Restate word for word the lines of the records below, starting at the line that contains "Continue the three.js" and ending at the line that contains "THREAD_GUIDE = np.array([0.13, 0.21, 0.97])", with both of those lines included and nothing else.

-*-

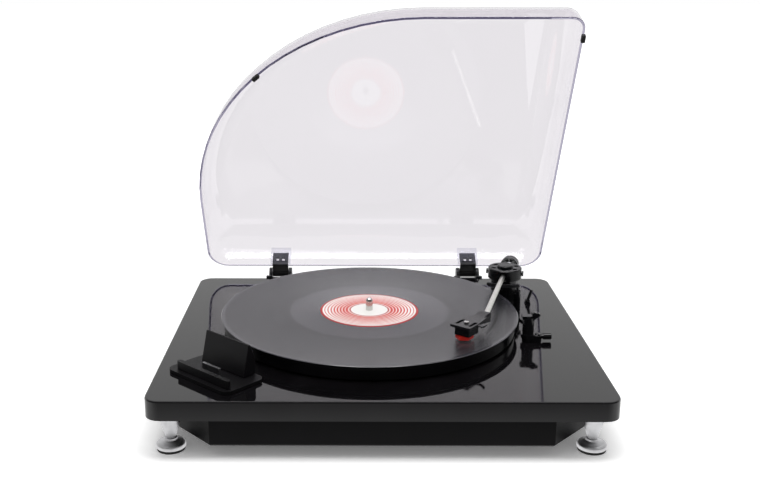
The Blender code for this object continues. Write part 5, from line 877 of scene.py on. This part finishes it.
# %% Counterweight and its dial
STUB_AXIS = Vector(JOINT["counterweight_turn"]["axis"])
DIAL_AT = 32.0
WEIGHT_AT = DIAL_AT + 4.3
WEIGHT_END = WEIGHT_AT + 11.0
STUB_HOLE = 2.3
WEIGHT_RADIUS, WEIGHT_GROOVE, WEIGHT_BACK = 9.6, 9.1, 8.4
weight_profile = [(STUB_HOLE, WEIGHT_AT), (WEIGHT_RADIUS, WEIGHT_AT),
                  (WEIGHT_RADIUS, WEIGHT_AT + 2.7), (WEIGHT_GROOVE, WEIGHT_AT + 3.1),
                  (WEIGHT_GROOVE, WEIGHT_AT + 3.9), (WEIGHT_RADIUS, WEIGHT_AT + 4.3),
                  (WEIGHT_RADIUS, WEIGHT_END - 1.4), (WEIGHT_BACK, WEIGHT_END),
                  (STUB_HOLE, WEIGHT_END)]
weight = turned("counterweight_turned", rounded(np.array(weight_profile) * MM, 0.3),
                PIVOT_POINT, z_axis=STUB_AXIS, steps=72)
place(weight, "counterweight", dark_enamel, "drum_black", "counterweight")
DIAL_FLAT, DIAL_RADIUS, DIAL_BACK = 8.6, 9.7, DIAL_AT + 4.0
dial_profile = [(STUB_HOLE, DIAL_AT), (DIAL_FLAT, DIAL_AT), (DIAL_RADIUS, DIAL_AT + 0.9),
                (DIAL_RADIUS, DIAL_BACK), (STUB_HOLE, DIAL_BACK)]
dial = turned("weight_dial_moulded", rounded(np.array(dial_profile) * MM, 0.25), PIVOT_POINT,
              z_axis=STUB_AXIS, steps=72)
place(dial, "weight_dial", satin_abs, "arm_black", "weight_dial")
HUB_FRONT, HUB_SEAT = DIAL_AT - 0.5, DIAL_AT + 0.2
hub_profile = [(STUB_HOLE, HUB_FRONT), (4.3, HUB_FRONT), (4.6, DIAL_AT - 0.2),
               (4.6, HUB_SEAT), (STUB_HOLE, HUB_SEAT)]
dial_hub = turned("weight_dial_hub", rounded(np.array(hub_profile) * MM, 0.1), PIVOT_POINT,
                  z_axis=STUB_AXIS, steps=48)
place(dial_hub, "weight_dial", turned_aluminium, "satin_aluminium")

# %% [markdown]
# ## Numbers on the dial
# The dial on the counterweight is marked with the tracking force in grams:
# a ring of fine ticks and the numbers from 0 to 3.5. They are printed in white
# on its front face, so they lie three hundredths of a millimetre before it.

# %% Printed marks
dial_axes, _ = axes_matrix(PIVOT_POINT, STUB_AXIS)
DIAL_FACE = DIAL_AT - 0.03


def dial_point(radius_mm, angle):
    """A place on the dial's front face, from its radius and angle."""
    local = np.array([radius_mm * math.cos(angle), radius_mm * math.sin(angle), DIAL_FACE])
    return PIVOT_POINT + dial_axes @ (local * MM)


TICKS, LONG_EVERY = 40, 5
TICK_OUTER, TICK_INNER, LONG_INNER = 8.6, 8.0, 7.5
TICK_HALF, LONG_HALF = 0.02, 0.03
EVEN_WIDTH_AT = 8.5
NUMBERS = ("0", ".5", "1", "1.5", "2", "2.5", "3", "3.5")
NUMBER_SIZE, NUMBER_RADIUS = 2.6 * MM, 6.2
points, faces = [], []
for tick in range(TICKS):
    angle = TURN * tick / TICKS
    is_long = tick % LONG_EVERY == 0
    inner = LONG_INNER if is_long else TICK_INNER
    half = LONG_HALF if is_long else TICK_HALF
    half_inner = half * EVEN_WIDTH_AT / inner
    base = len(points)
    points += [dial_point(inner, angle - half_inner), dial_point(TICK_OUTER, angle - half),
               dial_point(TICK_OUTER, angle + half), dial_point(inner, angle + half_inner)]
    faces.append([base + 3, base + 2, base + 1, base])
for place_in_ring, number in enumerate(NUMBERS):
    angle = TURN * place_in_ring / len(NUMBERS)
    words = bpy.data.curves.new("dial_number", "FONT")
    words.body = number
    words.size = NUMBER_SIZE
    words.align_x = words.align_y = "CENTER"
    words.resolution_u = 3
    letter = bpy.data.objects.new("dial_number", words)
    bpy.context.scene.collection.objects.link(letter)
    bpy.context.view_layer.update()
    shape = bpy.data.meshes.new_from_object(letter)
    flat = np.empty(3 * len(shape.vertices), np.float32)
    shape.vertices.foreach_get("co", flat)
    flat = flat.astype(float).reshape(-1, 3) / MM
    turned_to = angle - math.pi / 2
    x = -flat[:, 0]
    y = flat[:, 1] + NUMBER_RADIUS
    local = np.stack([x * math.cos(turned_to) - y * math.sin(turned_to),
                      x * math.sin(turned_to) + y * math.cos(turned_to),
                      np.full(len(flat), DIAL_FACE)], axis=1)
    base = len(points)
    points += list(PIVOT_POINT + (local * MM) @ dial_axes.T)
    faces += [[base + i for i in polygon.vertices] for polygon in shape.polygons]
    bpy.data.objects.remove(letter)
marks = mesh_object("dial_marks", np.array(points), faces)
place(marks, "weight_dial", white_ink, "arm_black")

# %% [markdown]
# ## Moulded pieces of the arm and its stand
# The headshell, cartridge, levers and rest are small mouldings with flat
# faces, so copies with softened edges carry their finishes.

# %% Headshell to rest
for node, name, body, bevel, paint_of, slot_name in (
        ("arm_block", "arm_bearing_block", "arm", 0.3, dark_enamel, "arm_black"),
        ("headshell", "headshell_moulded", "arm", 0.35, grey_enamel, "headshell_grey"),
        ("cartridge", "cartridge_body", "arm", 0.3, gloss_abs, "arm_black"),
        ("stylus", "stylus_holder", "arm", 0.3, stylus_red, "stylus_red"),
        ("cue_lever", "cue_lever_moulded", "cue_lever", 0.25, gloss_abs, "satin_black"),
        ("cue_platform", "cue_platform_moulded", "cue_platform", 0.3, satin_abs, "satin_black"),
        ("cue_post", "cue_post_moulded", "base", 0.2, gloss_abs, "satin_black"),
        ("arm_rest", "arm_rest_moulded", "base", 0.3, gloss_abs, "satin_black"),
        ("arm_side_plate", "control_plate", "base", 0.3, gloss_abs, "satin_black"),
        ("speed_selector", "speed_selector_moulded", "speed_selector", 0.25, satin_abs,
         "satin_black"),
        ("dock_base", "dock_moulded", "base", 0.5, dock_abs, "dock_grey"),
        ("dock_backrest", "dock_backrest_moulded", "base", 0.5, dock_abs, "dock_grey"),
        ("hinge_base_left", "hinge_foot_left", "base", 0.4, satin_abs, "satin_black"),
        ("hinge_base_right", "hinge_foot_right", "base", 0.4, satin_abs, "satin_black"),
        ("lid_bumper_left", "lid_buffer_left", "lid", 0.6, black_rubber, "black_rubber"),
        ("lid_bumper_right", "lid_buffer_right", "lid", 0.6, black_rubber, "black_rubber")):
    dress(softened(node, name, body, bevel), paint_of)

# %% [markdown]
# ## Clip and lever of the arm rest
# The clip that locks the arm is a thick beak on a pin at the top of the rest.
# Its upper edge has a hollow that closes over the tube. It is an outline in
# the plane across the record player, given a thickness. The lift lever ends
# in a glossy round grip.


# %% Flat pieces with a thickness
SLAB_ANGLE = 30.0


def slab(name, outline_mm, origin, u_axis, v_axis, thick_mm, bevel_mm):
    """A polygon of (u, v) places, pushed half the thickness to both sides."""
    u, v = np.asarray(u_axis, float), np.asarray(v_axis, float)
    out = np.cross(u, v) * thick_mm / 2
    flat = np.asarray(outline_mm, float) @ np.stack([u, v])
    points = np.asarray(origin, float) + np.concatenate([flat - out, flat + out]) * MM
    count = len(flat)
    index = np.arange(count)
    follow = (index + 1) % count
    sides = np.stack([index, follow, follow + count, index + count], axis=1)
    faces = [index[::-1].tolist(), (index + count).tolist()] + sides.tolist()
    piece = mesh_object(name, points, faces, SLAB_ANGLE)
    tidy_mesh(piece, SLAB_ANGLE)
    edge = piece.modifiers.new("soft edge", "BEVEL")
    edge.width = bevel_mm * MM
    edge.segments = 2
    edge.limit_method = "ANGLE"
    return piece


# %% Clip and grip
CLIP_PIN = Vector(JOINT["arm_clip"]["pos_m"])
CLIP_OUTLINE = [(-2.4, 1.7), (-0.6, 3.3), (1.0, 2.5), (2.3, 2.1), (3.6, 2.3), (4.5, 1.7),
                (5.6, -0.2), (-0.5, -4.9), (-1.1, -4.2), (-1.1, -1.9), (-2.4, -0.9)]
CLIP_THICK, CLIP_BEVEL = 3.0, 0.25
clip = slab("arm_clip_beak", CLIP_OUTLINE, CLIP_PIN, (1, 0, 0), (0, 0, 1),
            CLIP_THICK, CLIP_BEVEL)
place(clip, "arm_clip", gloss_abs, "satin_black", "arm_clip")
LEVER_PIN = Vector(JOINT["cue_lever"]["pos_m"])
GRIP_RADIUS, GRIP_FROM, GRIP_TO = 3.3, 4.7, 12.4
grip_profile = np.array([(0, GRIP_FROM), (GRIP_RADIUS, GRIP_FROM),
                         (GRIP_RADIUS, GRIP_TO), (0, GRIP_TO)]) * MM
grip = turned("cue_lever_grip", rounded(grip_profile, 0.5), LEVER_PIN, z_axis=(1, 0, 0),
              steps=48, closed=False)
place(grip, "cue_lever", gloss_abs, "satin_black")

# %% [markdown]
# ## The clear lid
# The lid is injection-moulded clear polystyrene. Light passes through its
# flat panel almost unchanged, and its edges look brighter and bluish, because
# there light runs a long way inside the plastic. Shadow rays pass through, as
# they would through a thin clear sheet. The small pockets that hold the hinge
# tongues are too thin to bend light, so they only shine on their outsides.

# %% Clear plastic
LONG_WAY = 4.5
FLOW_MM, THIN_FLOW_MM = 40.0, 12.0
PLASTIC_IOR = 1.49
clear_plastic = new_material("clear_polystyrene")
spot = add_node(clear_plastic, "TexCoord")
rays = add_node(clear_plastic, "LightPath")
flow = add_node(clear_plastic, "TexNoise", Vector=(spot, "Object"),
                Scale=MM_PER_M / FLOW_MM)
relief = add_node(clear_plastic, "Bump", Height=(flow, "Fac"), Strength=0.25,
                  Distance=0.15 * MM)
glass = add_node(clear_plastic, "BsdfPrincipled", Base_Color=linear("#efecf0"), Roughness=0.02,
                 Normal=(relief, "Normal"), IOR=PLASTIC_IOR, Transmission_Weight=1.0,
                 Specular_IOR_Level=0.2)
through = add_node(clear_plastic, "BsdfTransparent", Color=linear("#eef0f4"))
edge_tint = add_node(clear_plastic, "BsdfTransparent", Color=linear("#b6b3c4"))
long_way = add_node(clear_plastic, "Math", {"operation": "GREATER_THAN"},
                    no_0=(rays, "Ray Depth"), no_1=LONG_WAY)
inner = add_node(clear_plastic, "MixShader", no_0=(long_way, "Value"),
                 no_1=(glass, "BSDF"), no_2=(edge_tint, "BSDF"))
either = add_node(clear_plastic, "MixShader", no_0=(rays, "Is Shadow Ray"),
                  no_1=(inner, "Shader"), no_2=(through, "BSDF"))
set_surface(clear_plastic, either, "Shader")

# %% Thin clear plastic
thin_clear = new_material("thin_clear_polystyrene")
spot = add_node(thin_clear, "TexCoord")
flow = add_node(thin_clear, "TexNoise", Vector=(spot, "Object"),
                Scale=MM_PER_M / THIN_FLOW_MM)
relief = add_node(thin_clear, "Bump", Height=(flow, "Fac"), Strength=0.25, Distance=0.05 * MM)
sheen = add_node(thin_clear, "BsdfAnisotropic", Color=linear("#f6f7fb"), Roughness=0.04,
                 Normal=(relief, "Normal"))
clear = add_node(thin_clear, "BsdfTransparent", Color=linear("#f4f4f7"))
weight_of = add_node(thin_clear, "Fresnel", IOR=PLASTIC_IOR, Normal=(relief, "Normal"))
side_of = add_node(thin_clear, "NewGeometry")
outward = add_node(thin_clear, "Math", {"operation": "SUBTRACT"},
                   no_0=1.0, no_1=(side_of, "Backfacing"))
weight_of = add_node(thin_clear, "Math", {"operation": "MULTIPLY"}, no_0=(weight_of, "Fac"),
                     no_1=(outward, "Value"))
thin_mix = add_node(thin_clear, "MixShader", no_0=(weight_of, "Value"),
                    no_1=(clear, "BSDF"), no_2=(sheen, "BSDF"))
set_surface(thin_clear, thin_mix, "Shader")

# %% Lid
TONGUE_FROM = 5.2 * MM
lid = softened("lid_shell", "lid_clear", "lid", 0.7, 3, 30)
dress(lid, clear_plastic)
rise_axis = Vector((0, math.sin(LID_ANGLE), math.cos(LID_ANGLE)))
for side in ("left", "right"):
    socket = softened("lid_socket_" + side, "lid_pocket_" + side, "lid", 0.3)
    dress(socket, thin_clear)
    leaf = softened("hinge_leaf_" + side, "hinge_arm_" + side, "lid", 0.3)
    dress(leaf, satin_abs)
    # Faces of the leaf inside the pocket get the tongue's painted sheen.
    leaf.data.materials.append(tongue_painted_pocket_sheen)
    for polygon in leaf.data.polygons:
        if (polygon.center - LID_AXIS).dot(rise_axis) > TONGUE_FROM:
            polygon.material_index = 1
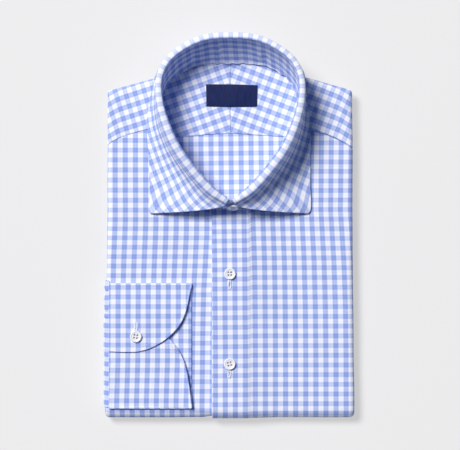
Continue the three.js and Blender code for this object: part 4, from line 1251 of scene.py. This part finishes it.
def button_points():
    """A button: its profile turned about Z, the top face sunk in four round wells, each by
    1 − ease(distance, inside, outside) of its depth. Returns its points, and how far down a well each is,
    from 0 to 1."""
    face = np.concatenate([[0.06], np.linspace(0.25, FACE_RADIUS, 34)])
    radius = np.concatenate([face, BUTTON_RIM[:, 0]])[:, None]
    height = np.concatenate([1.5 + 0.05 * (face / FACE_RADIUS) ** 4, BUTTON_RIM[:, 1]])[:, None]
    angle = np.linspace(0, 2 * np.pi, 97)[:-1]
    x, y = radius * np.cos(angle), radius * np.sin(angle)
    gap = np.hypot(np.abs(x) - HOLE_SPACING / 2, np.abs(y) - HOLE_SPACING / 2)
    sunk = 1 - ease(gap, HOLE_RADIUS, HOLE_RADIUS + 0.14)
    sunk[len(face) :] = 0
    return np.stack([x, y, height - HOLE_DEPTH * sunk], -1), sunk


# Points on a ring of thread, and the direction that the rings through a button keep square to
THREAD_SIDES = 6
THREAD_GUIDE = np.array([0.13, 0.21, 0.97])


def tubes(point, up, radius):
    """Round tubes, each through its row of points: rings of the radius square to the row, kept from
    twisting by the direction up. Returns their points and quads, their ends closed."""
    count, length = point.shape[:2]
    tangent = unit(np.gradient(point, axis=1))
    side = unit(np.cross(tangent, up))
    over = np.cross(side, tangent)
    angle = np.linspace(0, 2 * np.pi, THREAD_SIDES + 1)[:-1, None]
    ring = np.cos(angle) * side[:, :, None] + np.sin(angle) * over[:, :, None]
    points = point[:, :, None] + ring * np.broadcast_to(radius, length)[None, :, None, None]
    starts = THREAD_SIDES * length * np.arange(count)[:, None, None]
    return points.reshape(-1, 3), (ring_quads(length, THREAD_SIDES)[None] + starts).reshape(-1, 4)


def strands(point, up, radius):
    """Short strands of thread: tubes whose radius falls off as √(1 − (0.92 p)²) towards both ends."""
    p = np.linspace(-1, 1, point.shape[1])
    return tubes(point, up, radius * np.sqrt(1 - (0.92 * p) ** 2))


def joined(name, parts):
    """One mesh object from several sets of points and quads."""
    starts = np.cumsum([0] + [len(points) for points, _ in parts[:-1]])
    points = np.vstack([points for points, _ in parts])
    quads = np.vstack([quads + start for (_, quads), start in zip(parts, starts)])
    return make_mesh(name, points, quads)


def button_thread(lean, turn, at):
    """Thread through a button: two pairs of strands from hole to hole, each an arch 1 − p⁴ over the top
    face, and a wound shank under it."""
    p = np.linspace(-1, 1, 13)
    arch = np.stack([p * (HOLE_SPACING / 2 - 0.4), 0 * p, 1.0 + 0.7 * (1 - p**4)], -1)
    wind = np.linspace(0, 10 * np.pi, 90)
    shank = np.stack([1.1 * np.cos(wind), 1.1 * np.sin(wind), -0.35 + 0.4 * wind / wind[-1]], -1)
    places = [sign * HOLE_SPACING / 2 + beside for sign in (-1, 1) for beside in (-0.06, 0.06)]
    arches = np.stack([arch + np.array([0, place, 0]) for place in places])
    made = tubes(arches, THREAD_GUIDE, 0.055), tubes(shank[None], THREAD_GUIDE, 0.18)
    return [(turned_place(points, lean, turn, at), quads) for points, quads in made]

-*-

_Exercise output_.
Continue the three.js and Blender code for this object: part 4, from line 1251 of scene.py. This part finishes it.
def button_points():
    """A button: its profile turned about Z, the top face sunk in four round wells, each by
    1 − ease(distance, inside, outside) of its depth. Returns its points, and how far down a well each is,
    from 0 to 1."""
    face = np.concatenate([[0.06], np.linspace(0.25, FACE_RADIUS, 34)])
    radius = np.concatenate([face, BUTTON_RIM[:, 0]])[:, None]
    height = np.concatenate([1.5 + 0.05 * (face / FACE_RADIUS) ** 4, BUTTON_RIM[:, 1]])[:, None]
    angle = np.linspace(0, 2 * np.pi, 97)[:-1]
    x, y = radius * np.cos(angle), radius * np.sin(angle)
    gap = np.hypot(np.abs(x) - HOLE_SPACING / 2, np.abs(y) - HOLE_SPACING / 2)
    sunk = 1 - ease(gap, HOLE_RADIUS, HOLE_RADIUS + 0.14)
    sunk[len(face) :] = 0
    return np.stack([x, y, height - HOLE_DEPTH * sunk], -1), sunk


# Points on a ring of thread, and the direction that the rings through a button keep square to
THREAD_SIDES = 6
THREAD_GUIDE = np.array([0.13, 0.21, 0.97])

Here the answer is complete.